Speaking of Halloween if you could score one Clive Barker film what would it be?
It would probably be Candyman actually, it’s one of his more commercial films. Either that or Night Breed, I like Night Breed cause it’s got a bit of humor.
Taking this a step further Universal Studios does musician-themed horror mazes, like Slash one and Black Sabbath one. Would you be down to be the first electronic act to have your own maze?
I reckon listening to a record and designing a maze around that would be super cool. With electronic dance music it would be really cool. It could go in so many different directions, like a horror theme would work with EDM, with our record, Dark Night Sweet Light, it could have two sides to it. We kind of came up with the title because we thought the album represented two sides of our personality, like Dark Night, which is the moodier stuff on the record, than Sweet Light, which is kind of the more bouncy, up-tempo vibe-y stuff on the record. I guess you could incorporate that into the maze, you could have some deep dark acid wave, then some really happy sunny moments.

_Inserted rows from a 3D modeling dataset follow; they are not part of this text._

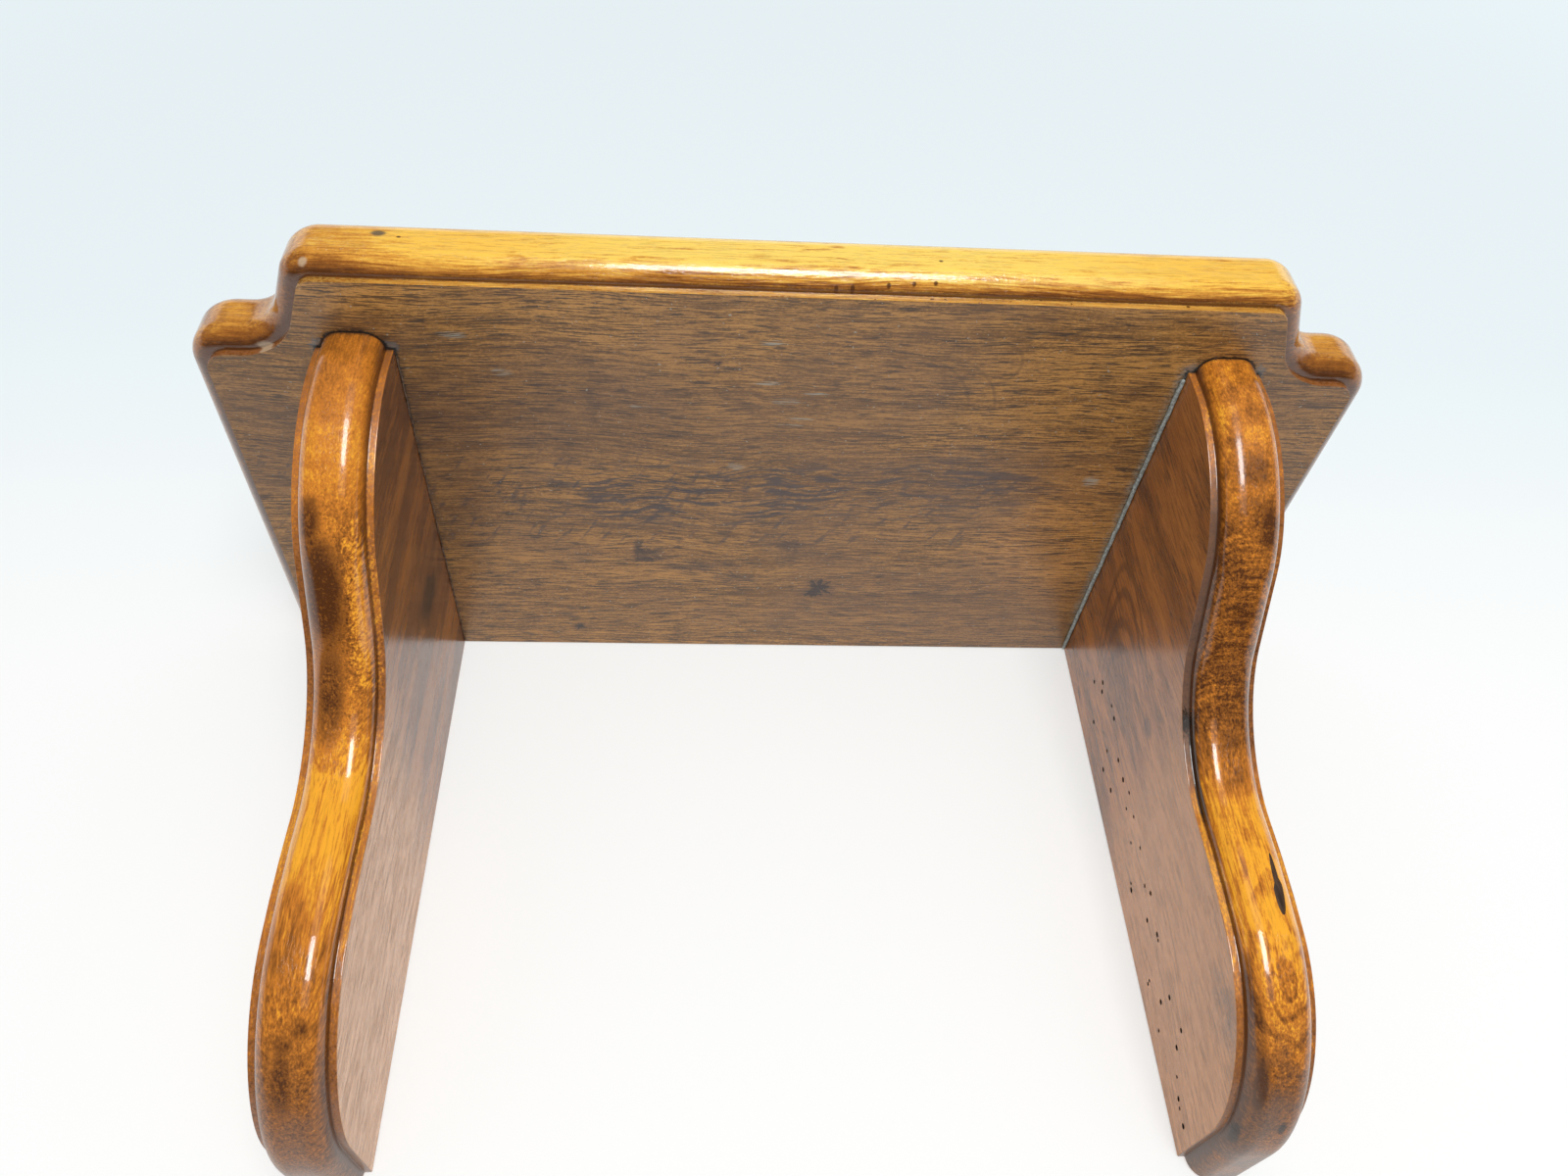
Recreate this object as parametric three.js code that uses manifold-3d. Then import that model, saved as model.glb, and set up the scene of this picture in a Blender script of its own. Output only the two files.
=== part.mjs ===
// A small wall shelf: a moulded walnut board on two scrolled side brackets.
// Millimetres. +Z is up and +Y points into the wall; the front faces -Y, and left is -X.
// The origin is the middle of the board's back edge, which lies on the wall.

import * as THREE from 'three';
import { mergeVertices } from 'three/addons/utils/BufferGeometryUtils.js';
import Module from 'manifold-3d';

const wasm = await Module();
wasm.setup();

// Stock and the moulding cut along its edges
const boardThickness = 20.5;
const bracketThickness = 19.2;
const mouldingStep = 1.9;
const mouldingRadius = 5.2;

// Board, with an ear at each end that stands back from the front
// The ears are measured to the sharp corners, and the radii of the outer corners at the moulding's step
const boardLength = 309;
const boardDepth = 156.7;
const earReach = 22;
const earSetback = 24.3;
const earFlare = 8.4;
const frontCornerRadius = 4;
const coveRadius = 10.4;
const earRadius = 6;

// Brackets, measured to the sharp corners of the front before it is rounded
const bracketInset = 33.7;
const bracketSetback = 13.2;
const bracketDrop = 160.3;
const crestRadius = 49;
const waistRadius = 34.5;
const bellyRadius = 137;
const footRadius = 45;

// Tangent polygon of the bracket's front, as shares of its depth and drop
const topShares = [0.947, 0];
const crestShares = [1, 0.236];
const waistShares = [0.4735, 0.4412];
const bellyShares = [0.4885, 0.6747];
const footShares = [0.4373, 1];

// Dowels that join each bracket to the board
const dowelDiameter = 8;
const dowelLength = 30;
const dowelDepthInBoard = 11;
const dowelEndRoom = 1;
const dowelChamfer = 0.8;
const frontDowelShare = 0.75;
const rearDowelShare = 0.25;

// Keyhole hanger plates in the bracket backs: the lands are the metal left round and between the holes
const plateThickness = 2;
const plateCornerRadius = 3;
const plateDrop = 44;
const plateSideLand = 2.5;
const plateEndLand = 2;
const plateMiddleLand = 4;
const keyholeDiameter = 10;
const keyholeSlotWidth = 5.2;
const keyholeTravel = 11;
const pocketDepth = 8;
const pocketMargin = 0.6;

// Wood screws that hold the plates
const screwLength = 16;
const screwShankDiameter = 3;
const screwHeadDiameter = 6.6;
const screwHeadRim = 0.4;
const screwHeadHeight = 1.7;
const screwTipLength = 3;
const recessSpan = 3.4;
const recessWidth = 0.8;
const recessDepth = 1.1;
const pilotRoom = 1;

// Clearances, and how far a cutting tool runs past the face it enters
const glueClearance = 0.3;
const seatClearance = 0.3;
const overrun = 1;

// Two roundings that meet on one edge leave a little of it straight
const roundingShare = 0.98;

// Facets
const arcStep = THREE.MathUtils.degToRad(8);
const mouldingFacets = 5;
const roundFacets = 24;

const walnut = { color: 0x6d4426, roughness: 0.35, metalness: 0 };
const amberWalnut = { color: 0x9c5a20, roughness: 0.25, metalness: 0 };
const beech = { color: 0xc9a06c, roughness: 0.7, metalness: 0 };
const zincSteel = { color: 0xb9bcc0, roughness: 0.35, metalness: 1 };
const brassSteel = { color: 0xb89a5a, roughness: 0.35, metalness: 1 };

// Outlines: corners run anticlockwise, and each one's edge is the one that leaves it
function corner(u, v, radius = 0, moulded = false) {
  return { point: new THREE.Vector2(u, v), radius, moulded };
}

function edgeLine(corners, index, inset) {
  const start = corners[index];
  const end = corners[(index + 1) % corners.length];
  const direction = end.point.clone().sub(start.point).normalize();
  const inward = new THREE.Vector2(-direction.y, direction.x);
  const shift = start.moulded ? inset : 0;
  return { point: start.point.clone().addScaledVector(inward, shift), direction };
}

function meeting(first, second) {
  const across = first.direction.cross(second.direction);
  const along = second.point.clone().sub(first.point).cross(second.direction) / across;
  return first.point.clone().addScaledVector(first.direction, along);
}

function turnBetween(before, after) {
  return Math.atan2(before.direction.cross(after.direction), before.direction.dot(after.direction));
}

// The outline with each radius small enough for the edges on both sides of it
function fitted(corners) {
  const count = corners.length;
  const tangents = corners.map(({ radius }, index) => {
    const turn = turnBetween(edgeLine(corners, (index + count - 1) % count, 0), edgeLine(corners, index, 0));
    return radius * Math.tan(Math.abs(turn) / 2);
  });
  const rooms = corners.map(({ point }, index) => {
    const next = (index + 1) % count;
    return (roundingShare * point.distanceTo(corners[next].point)) / (tangents[index] + tangents[next]);
  });
  return corners.map((place, index) => {
    const room = Math.min(1, rooms[(index + count - 1) % count], rooms[index]);
    return { ...place, radius: place.radius * room };
  });
}

// A ring of points round the outline, its moulded edges drawn in by the inset
function ring(corners, inset) {
  const points = [];
  corners.forEach((place, index) => {
    const before = edgeLine(corners, (index + corners.length - 1) % corners.length, inset);
    const after = edgeLine(corners, index, inset);
    const apex = meeting(before, after);
    if (place.radius === 0) {
      points.push(apex);
      return;
    }
    const turn = turnBetween(before, after);
    const radius = place.radius - Math.sign(turn) * inset;
    const tangent = radius * Math.tan(Math.abs(turn) / 2);
    const start = apex.clone().addScaledVector(before.direction, -tangent);
    const side = new THREE.Vector2(-before.direction.y, before.direction.x).multiplyScalar(Math.sign(turn));
    const centre = start.clone().addScaledVector(side, radius);
    const steps = Math.ceil(Math.abs(turn) / arcStep);
    for (let step = 0; step <= steps; step += 1) {
      points.push(start.clone().rotateAround(centre, (turn * step) / steps));
    }
  });
  return points;
}

// The moulding's section: a square step, then a quarter round, on both faces of the stock
function mouldingLevels(thickness) {
  const half = thickness / 2;
  const levels = [{ height: -half, inset: mouldingRadius }];
  for (let facet = 0; facet <= mouldingFacets; facet += 1) {
    const angle = (Math.PI / 2) * (facet / mouldingFacets);
    levels.push({
      height: -half + mouldingStep + mouldingRadius * (1 - Math.cos(angle)),
      inset: mouldingRadius * (1 - Math.sin(angle)),
    });
  }
  const upper = levels.map(({ height, inset }) => ({ height: -height, inset })).reverse();
  return levels.concat(upper);
}

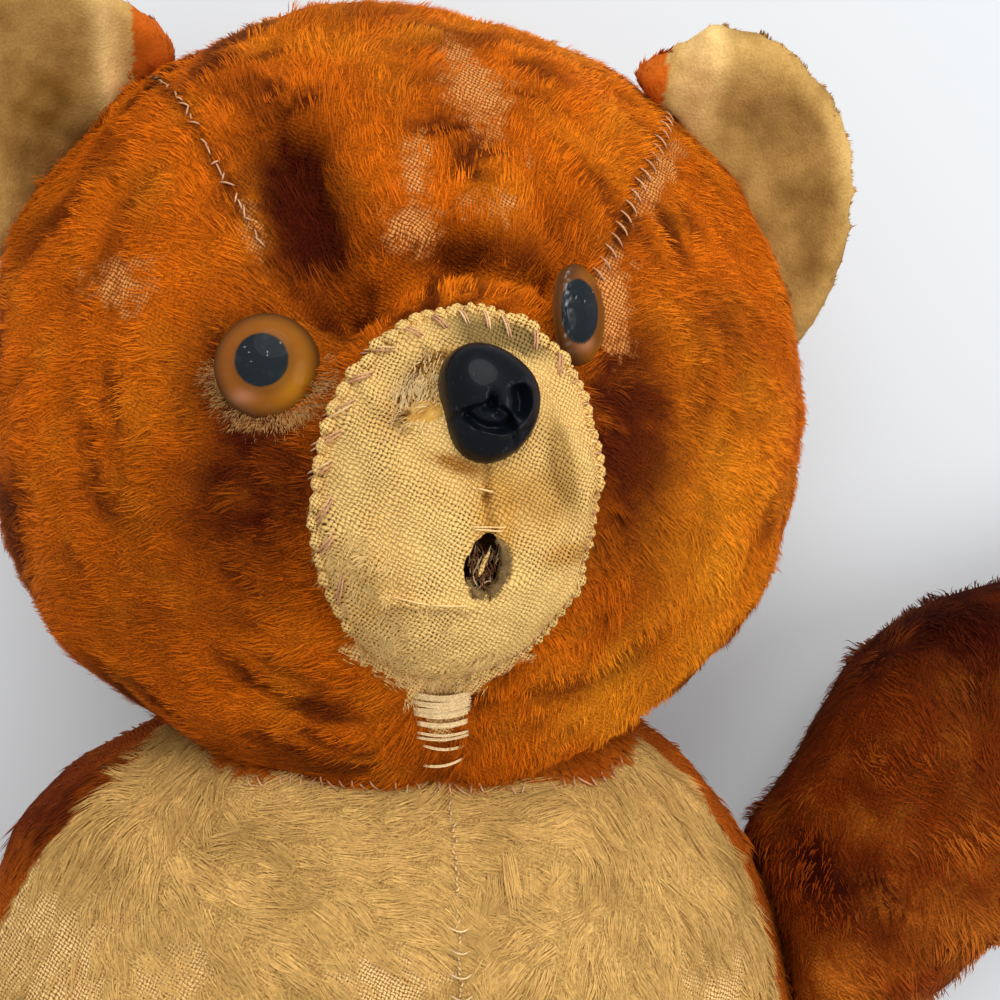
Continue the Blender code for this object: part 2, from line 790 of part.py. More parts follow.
def add_limbs(body_room, head_room):
    rooms = [body_room, head_room]
    for side, line in ARM_LINES:
        add_limb(f"arm_{side}", line, ARM_GIRTH, f"paw_pad_{side}", palm, rooms, ARM_SQUARENESS)
    for side, way in (("right", -1), ("left", 1)):
        line = [(way * x, y, z) for x, y, z in LEG_LINE]
        add_limb(f"leg_{side}", line, LEG_GIRTH, f"sole_pad_{side}", sole, rooms, LEG_SQUARENESS)


body_room = add_body()
head_room = add_head(body_room)
add_limbs(body_room, head_room)
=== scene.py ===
import math

import bmesh
import bpy
import numpy as np
from mathutils import Matrix, Vector, noise
from mathutils.bvhtree import BVHTree
from mathutils.kdtree import KDTree


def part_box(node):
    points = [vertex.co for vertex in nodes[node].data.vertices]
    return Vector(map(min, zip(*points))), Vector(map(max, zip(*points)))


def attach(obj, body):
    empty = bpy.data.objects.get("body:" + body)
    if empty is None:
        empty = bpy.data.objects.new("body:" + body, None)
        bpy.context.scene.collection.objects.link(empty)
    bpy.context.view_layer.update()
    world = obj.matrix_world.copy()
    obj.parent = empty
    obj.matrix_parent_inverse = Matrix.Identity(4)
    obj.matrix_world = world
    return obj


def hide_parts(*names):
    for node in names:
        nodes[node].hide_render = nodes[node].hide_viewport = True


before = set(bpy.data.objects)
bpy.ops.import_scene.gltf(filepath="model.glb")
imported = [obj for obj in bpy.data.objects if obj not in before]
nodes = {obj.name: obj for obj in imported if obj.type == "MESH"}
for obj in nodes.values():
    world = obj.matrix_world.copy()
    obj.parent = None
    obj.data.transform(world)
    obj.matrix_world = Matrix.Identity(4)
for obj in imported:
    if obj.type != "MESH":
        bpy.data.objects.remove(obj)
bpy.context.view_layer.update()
print("frame loaded")

# The head's own axes: x to the bear's left, y to the crown, z out through the face
headAxes = (
    Matrix.Translation((-0.014, 0.2135, 0.073))
    @ Matrix.Rotation(math.radians(-3), 4, "Z")
    @ Matrix.Rotation(math.radians(10), 4, "Y")
)
headInverse = headAxes.inverted()
headHalf, bodyHalf = np.array([0.097, 0.0955, 0.075]), np.array([0.112, 0.142, 0.063])


def newObject(name, data):
    made = bpy.data.objects.new(name, data)
    bpy.context.scene.collection.objects.link(made)
    return made


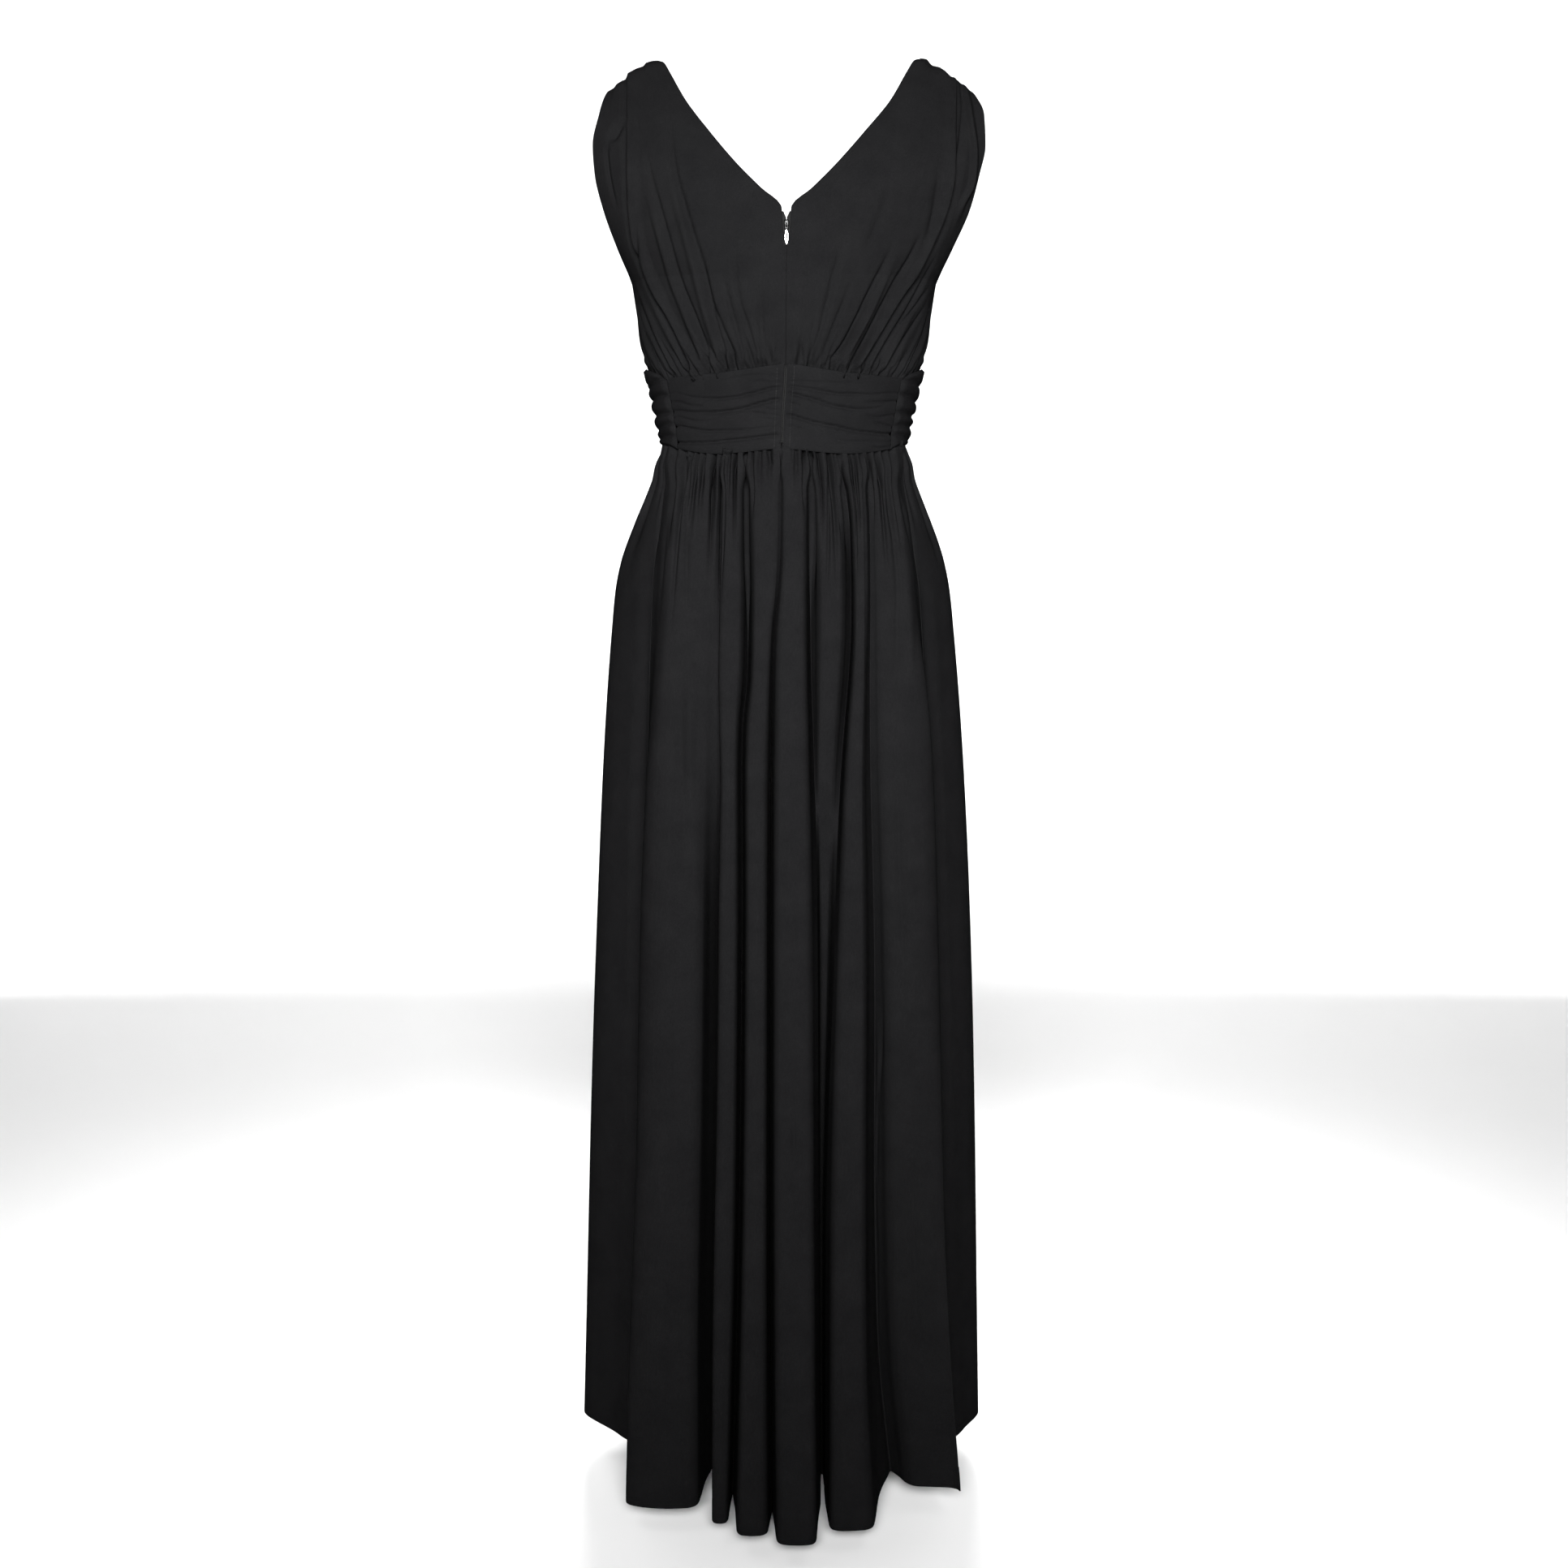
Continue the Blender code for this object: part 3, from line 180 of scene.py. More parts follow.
# Creases listed one by one, before they are deepened. Each is height (- for a hollow), half width
# on its +x (or upper) side and on its other side, how full it is at its first and last point, then
# its line. Upright creases are (x, z) from the waist up or down; creases of the band are (x, z)
# across.
BODICE_CREASES_LEFT = (
    (3.4, 2.2, 11, 0.9, 0.35, ((-298, 90.3), (-269, 106.3), (-232, 124.0), (-205, 136.1),
        (-179, 145.0), (-143, 149.1), (-112, 150.5), (-73, 152.0), (-17, 154.2))),
    (-3.0, 6.5, 1.8, 0.9, 0.5, ((-298, 91.9), (-269, 108.7), (-232, 126.5), (-204, 138.6),
        (-179, 147.6), (-143, 151.6), (-112, 152.9), (-72, 154.4), (-17, 156.6))),
    (-3.2, 5, 4, 1.0, 0.0, ((-298, 92.7), (-275, 103.4), (-248, 117.1), (-224, 131.0),
        (-192, 141.3), (-159, 143.1), (-136, 143.3))),
    (-2.8, 5.5, 3.5, 1.0, 0.0, ((-286, 74.1), (-253, 86.6), (-218, 100.8), (-184, 110.7),
        (-150, 120.0), (-110, 130.3), (-74, 136.6))),
    (1.8, 5, 6, 1.0, 0.0, ((-289, 80.5), (-254, 94.7), (-221, 108.2), (-187, 118.0), (-154, 127.2),
        (-117, 135.9))),
    (-3.2, 7, 3.0, 1.0, 0.0, ((-286, 57.4), (-249, 69.0), (-209, 78.3), (-168, 89.8), (-136, 99.2),
        (-112, 104.8), (-75, 109.4), (-36, 113.6))),
    (1.8, 6, 5, 1.0, 0.0, ((-288, 64.5), (-251, 76.2), (-212, 86.3), (-169, 97.7), (-136, 107.1),
        (-107, 113.6))),
    (-2.6, 4.5, 3.0, 1.0, 0.0, ((-288, 48.7), (-264, 59.6), (-236, 70.5), (-202, 78.2),
        (-170, 84.3))),
    (-2.2, 4, 3.0, 1.0, 0.0, ((-289, 26.7), (-268, 32.9), (-236, 43.7), (-205, 47.6),
        (-179, 49.8))),
    (-2.0, 4, 3.0, 1.0, 0.0, ((-290, 39.2), (-268, 45.4), (-236, 54.0), (-209, 59.3))),
    (-1.4, 5, 5, 1.0, 0.0, ((-293, 18.0), (-263, 21.9), (-237, 22.2), (-210, 22.6))),
    (-2.4, 4, 3, 1.0, 0.0, ((-304, 110.9), (-285, 120.7), (-257, 134.8), (-225, 146.2))),
    (-2.0, 3.5, 3, 1.0, 0.0, ((-304, 118.5), (-284, 129.3), (-262, 139.4))),
    (-1.6, 3.0, 2.0, 1.0, 0.0, ((-298, 7.8), (-290, 7.8), (-281, 5.5))),
    (-4.0, 10, 8, 0.0, 0.0, ((-84, 169.7), (-74, 165.8), (-63, 160.4), (-53, 155.1))),
    (-1.4, 4, 3, 0.0, 0.0, ((-151, 161.8), (-122, 169.6), (-94, 172.9), (-69, 170.1))),
    (-0.9, 2.0, 1.8, 0.6, 0.0, ((-170, 6.2), (-156, 19.4), (-140, 30.3), (-119, 40.5),
        (-102, 51.5))),
)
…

What would be the two or three main horror components you would need in the maze?
I’d like some kind of haunted bowling alley where there’s like bats flying around, maybe some vampires bowling. You’d have to have some awesome music playing as well, even though it would be the Hermitude haunted vampire bowling alley I’d probably want some dark twisted surf music going on. I’m visualizing a little bit of [From] Dusk Till Dawn bar scene where they all turn into vampires or whatever they are.
What songs from the new album are the first ones you use to bring out the vampires?
Probably the first one would be “Shift,” it’s the first song we wrote for the record actually. When we finished our last record, Hyperparadise, the very last thing we wrote was “Shift,” which made it on to the new record, which is quite rare. Normally you go through a couple of months just writing a bunch of bullshit before you find some gold. But we were really lucky and “Shift” is the type of moody piece, it’s almost like an interlude. But I guess after “Shift” we’d have to go with “Midnight Terrain,” which obviously even the title has vampire written all over it. This song is basically meant for afterhours listening when you’re kind of sitting at home and the lights are dim, or maybe you’re walking home from a club or something and it’s going down some seedy back alley somewhere. That’s what “Midnight Terrain” is.
Talk about having your song “Through The Roof” on the Madden soundtrack after playing the game as a teen.
It’s interesting, the tune they put on there is pretty different from the rest of the stuff on the record. It was the song we went out with as our first single because we felt like it really bridged the last record we did and this current record we’re putting out now. It’s interesting they went with that song because it’s probably the most acoustic, band-ish sounding song on the record. I’m looking forward to singing it because I feel like it’s got a really great energy about it and I could see how that would match with Madden. So like I said I’m still waiting for my copy.
How has your sound evolved?
For this particular record we went in with a few ideas or things we wanted to adhere to. One of those was keeping things a lot simpler. With this particular record we really wanted to go with just writing really strong melodies and strong chords. There wasn’t the need to clutter it up with any unnecessary sounds. Also, we just wanted to music to breathe a bit more so much less was going on sonically and what was going on had a lot of space to move. So much evolved musically around the world while we were writing the record, the EDM thing was really just kicking into gear when we dropped our last record, HyperParadise, and in the last three years it has obviously just exploded massively in America and around the world, in Australia too. We were touring a lot, playing a lot of festivals and playing to these massive crowds and wanting to give a Hermitude touch to that kind of sound that was going on. And also watching the energy of these crowds at festivals was really kind of inspiring us to write bangers when we were coming back in the studio.
But something we’ve always prided ourselves on doing -- and we have a real love for -- is writing really soft downtempo gentle songs. That’s something we wanted to showcase on this record as well. So we tried to find a balance between those massive club tunes or stuff you can play at festivals that makes the kids go spastic and then stuff you can put on at home and really vibe out to and get a lot of listens out of.
Who are the artists that influence you in the downtempo sound?
We came up listening to Massive Attack, Shadow and Portishead and a lot of that stuff happening in the late Nineties and early 2000’s, which is when we started getting together and writing music. That shit was hot back then, everyone was listening to that, that was huge. So we were kind of vibing that, listening to it and kind of writing it in the studio. And now we’re in this place that stuff we were listening to that was called trip hop has evolved through the years, through the whole Flying Lotus thing that happened and all the stuff that’s coming out of the U.K. is that instrumental hip-hop thing we always loved. It’s mellow music that has a kind of backbone in hip hop and mellow cool trippy sounds. It’s evolved into its own thing, which is great. That’s what we always try and do as well, we hate staying stagnant. We love just exploring different sound palates and hoping that old fans come along for the ride.